#### Source material ####

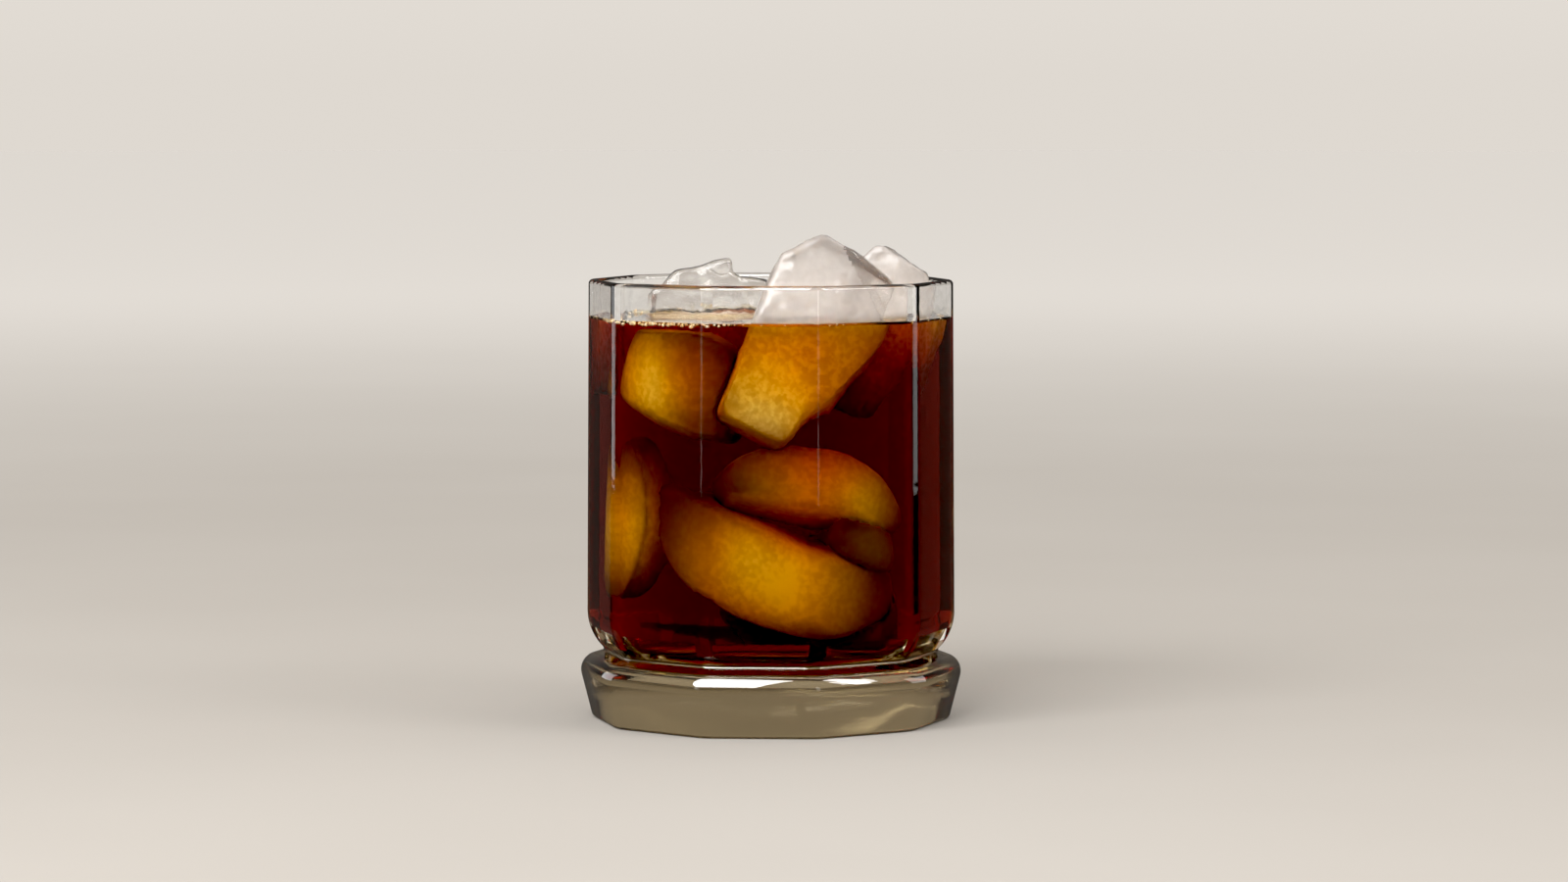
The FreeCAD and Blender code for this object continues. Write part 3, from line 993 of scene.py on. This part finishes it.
def set_light_paths():
    cycles = bpy.context.scene.cycles
    cycles.max_bounces = 40
    cycles.transmission_bounces = 32
    cycles.glossy_bounces = 8
    cycles.diffuse_bounces = 5
    cycles.volume_bounces = 0
    cycles.transparent_max_bounces = 16
    cycles.caustics_reflective = True
    cycles.caustics_refractive = True
    cycles.sample_clamp_indirect = 8.0
    view = bpy.context.scene.view_settings
    view.view_transform = "Standard"
    view.use_curve_mapping = True
    view.curve_mapping.black_level = (0.012, 0.012, 0.012)
    view.curve_mapping.update()


# ---------------------------------------------------------------- the drink

put_down()
set_camera()
glass = press_glass()
protruding = [melt_protruding(node, seed) for seed, node in
              enumerate(("ice_front", "ice_right", "ice_left"))]
sunken = sink_ice(protruding)
coffee, surface = pour_coffee(protruding + sunken)
bubbles = blow_bubbles()
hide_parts("glass")
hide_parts("coffee")

cloudy = clouds_group()
finish_with([glass], [
    pressed_glass_finish(cloudy, "pressed_glass", 1.5, (0.985, 0.985, 0.98)),
    pressed_glass_finish(cloudy, "wetted_glass", 1.125, (1, 1, 1)),
    # The foot's dark warm tint is painted shade: it stands in for the shade the coffee above
    # casts into the clear glass foot.
    pressed_glass_finish(cloudy, "glass_foot_painted_shade", 1.5, (0.24, 0.19, 0.115), 0.04),
    # The glass floor under the coffee is tinted dark red-brown: painted shade, standing in for
    # the shade under the coffee.
    pressed_glass_finish(cloudy, "wetted_floor_painted_shade", 1.125, (0.20, 0.13, 0.08)),
])
finish_with([coffee], [cold_brew_finish()])
finish_with([surface], [coffee_surface_finish(cloudy)])
finish_with(protruding, [
    ice_finish(cloudy, "melting_ice", 1.31, 0.72, 0.18, 0.4,
               (0.60, 0.56, 0.53), (0.88, 0.825, 0.785)),
    ice_finish(cloudy, "ice_in_coffee", 1.02, 0.25, 0.3, 0.42,
               (0.24, 0.10, 0.02), (0.98, 0.98, 0.98)),
    ice_finish(cloudy, "clear_ice", 1.31, 0.97, 0.04, 0.3,
               (0.88, 0.86, 0.84), (0.95, 0.92, 0.90)),
])
finish_with(sunken, [
    ice_finish(cloudy, "sunken_ice", 1.02, 0.25, 0.3, 0.26,
               (0.09, 0.03, 0.004), (0.98, 0.98, 0.98)),
])
finish_with([bubbles], [bubble_finish(cloudy)])
lay_floor(cloudy)
light_studio()
set_light_paths()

####

Would you reproduce the material above in full, exactly as given?

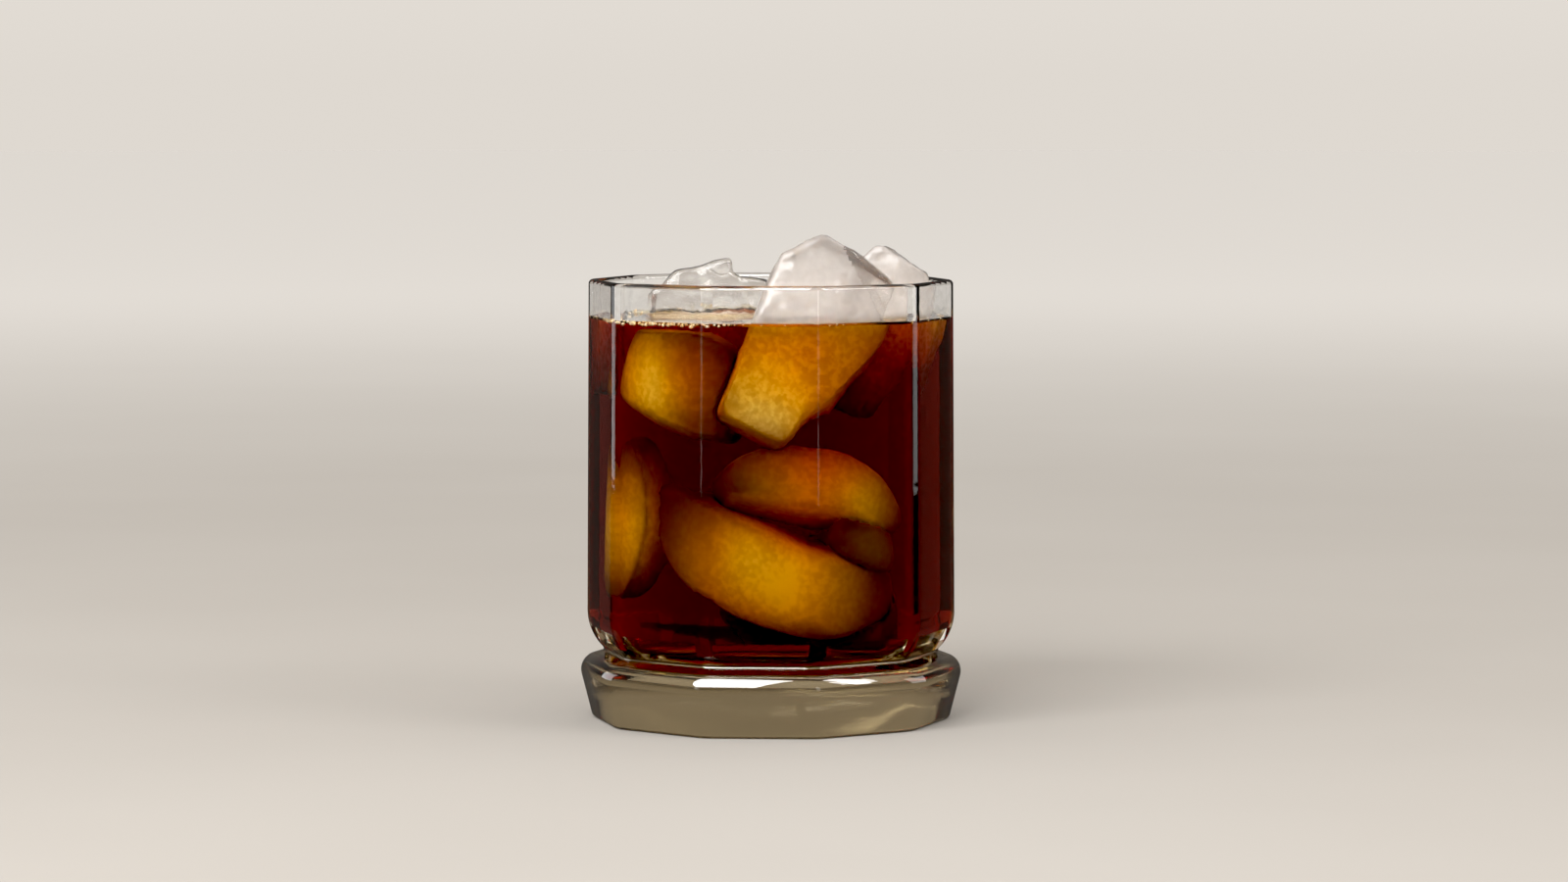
The FreeCAD and Blender code for this object continues. Write part 3, from line 993 of scene.py on. This part finishes it.
def set_light_paths():
    cycles = bpy.context.scene.cycles
    cycles.max_bounces = 40
    cycles.transmission_bounces = 32
    cycles.glossy_bounces = 8
    cycles.diffuse_bounces = 5
    cycles.volume_bounces = 0
    cycles.transparent_max_bounces = 16
    cycles.caustics_reflective = True
    cycles.caustics_refractive = True
    cycles.sample_clamp_indirect = 8.0
    view = bpy.context.scene.view_settings
    view.view_transform = "Standard"
    view.use_curve_mapping = True
    view.curve_mapping.black_level = (0.012, 0.012, 0.012)
    view.curve_mapping.update()


# ---------------------------------------------------------------- the drink

put_down()
set_camera()
glass = press_glass()
protruding = [melt_protruding(node, seed) for seed, node in
              enumerate(("ice_front", "ice_right", "ice_left"))]
sunken = sink_ice(protruding)
coffee, surface = pour_coffee(protruding + sunken)
bubbles = blow_bubbles()
hide_parts("glass")
hide_parts("coffee")

cloudy = clouds_group()
finish_with([glass], [
    pressed_glass_finish(cloudy, "pressed_glass", 1.5, (0.985, 0.985, 0.98)),
    pressed_glass_finish(cloudy, "wetted_glass", 1.125, (1, 1, 1)),
    # The foot's dark warm tint is painted shade: it stands in for the shade the coffee above
    # casts into the clear glass foot.
    pressed_glass_finish(cloudy, "glass_foot_painted_shade", 1.5, (0.24, 0.19, 0.115), 0.04),
    # The glass floor under the coffee is tinted dark red-brown: painted shade, standing in for
    # the shade under the coffee.
    pressed_glass_finish(cloudy, "wetted_floor_painted_shade", 1.125, (0.20, 0.13, 0.08)),
])
finish_with([coffee], [cold_brew_finish()])
finish_with([surface], [coffee_surface_finish(cloudy)])
finish_with(protruding, [
    ice_finish(cloudy, "melting_ice", 1.31, 0.72, 0.18, 0.4,
               (0.60, 0.56, 0.53), (0.88, 0.825, 0.785)),
    ice_finish(cloudy, "ice_in_coffee", 1.02, 0.25, 0.3, 0.42,
               (0.24, 0.10, 0.02), (0.98, 0.98, 0.98)),
    ice_finish(cloudy, "clear_ice", 1.31, 0.97, 0.04, 0.3,
               (0.88, 0.86, 0.84), (0.95, 0.92, 0.90)),
])
finish_with(sunken, [
    ice_finish(cloudy, "sunken_ice", 1.02, 0.25, 0.3, 0.26,
               (0.09, 0.03, 0.004), (0.98, 0.98, 0.98)),
])
finish_with([bubbles], [bubble_finish(cloudy)])
lay_floor(cloudy)
light_studio()
set_light_paths()